WHAT TO DO: Search the records for the word "picture" and pick out every line that has it.
══ RECORDS FOR PROCESSING
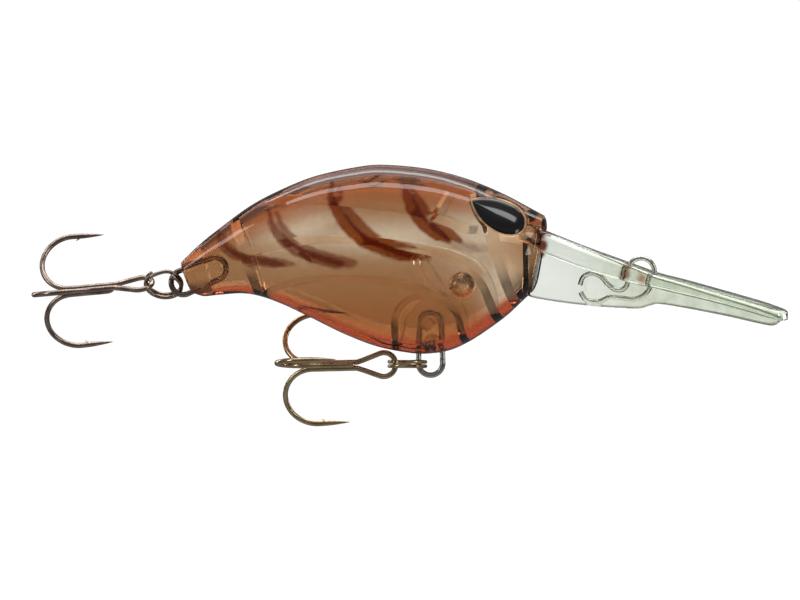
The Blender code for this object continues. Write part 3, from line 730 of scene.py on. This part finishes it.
════
══ RECORDS FOR PROCESSING
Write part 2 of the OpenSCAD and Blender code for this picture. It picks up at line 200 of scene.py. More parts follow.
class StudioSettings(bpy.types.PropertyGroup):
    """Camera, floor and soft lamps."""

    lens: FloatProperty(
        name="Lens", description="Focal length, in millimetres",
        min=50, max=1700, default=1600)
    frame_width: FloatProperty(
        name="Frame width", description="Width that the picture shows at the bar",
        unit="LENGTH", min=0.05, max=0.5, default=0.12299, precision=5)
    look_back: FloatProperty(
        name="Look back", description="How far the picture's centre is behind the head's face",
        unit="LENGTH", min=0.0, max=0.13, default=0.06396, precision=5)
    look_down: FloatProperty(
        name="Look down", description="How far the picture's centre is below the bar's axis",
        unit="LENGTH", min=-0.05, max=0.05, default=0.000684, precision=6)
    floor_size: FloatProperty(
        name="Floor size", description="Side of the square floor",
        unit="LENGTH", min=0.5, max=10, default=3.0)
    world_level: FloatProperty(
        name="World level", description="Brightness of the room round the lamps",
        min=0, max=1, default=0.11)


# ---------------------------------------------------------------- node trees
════
══ RECORDS FOR PROCESSING
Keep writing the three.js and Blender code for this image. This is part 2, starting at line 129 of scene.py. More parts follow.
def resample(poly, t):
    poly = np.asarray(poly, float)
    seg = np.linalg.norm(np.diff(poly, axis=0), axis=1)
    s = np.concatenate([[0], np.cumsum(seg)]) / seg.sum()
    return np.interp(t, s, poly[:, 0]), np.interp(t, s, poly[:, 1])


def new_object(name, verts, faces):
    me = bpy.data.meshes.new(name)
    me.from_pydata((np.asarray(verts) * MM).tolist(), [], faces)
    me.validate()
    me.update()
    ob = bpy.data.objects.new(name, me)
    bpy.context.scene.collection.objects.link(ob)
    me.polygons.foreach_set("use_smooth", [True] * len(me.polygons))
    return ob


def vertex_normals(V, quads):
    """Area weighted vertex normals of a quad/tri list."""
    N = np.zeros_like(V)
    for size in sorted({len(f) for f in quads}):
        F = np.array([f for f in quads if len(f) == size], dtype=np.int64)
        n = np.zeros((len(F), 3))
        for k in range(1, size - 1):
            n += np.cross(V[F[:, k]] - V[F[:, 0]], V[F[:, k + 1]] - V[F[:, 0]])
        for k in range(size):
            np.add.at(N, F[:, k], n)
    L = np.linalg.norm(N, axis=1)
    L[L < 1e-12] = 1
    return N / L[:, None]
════
WRITTEN SOLUTION:
Write part 2 of the OpenSCAD and Blender code for this picture. It picks up at line 200 of scene.py. More parts follow.
        name="Frame width", description="Width that the picture shows at the bar",
        name="Look back", description="How far the picture's centre is behind the head's face",
        name="Look down", description="How far the picture's centre is below the bar's axis",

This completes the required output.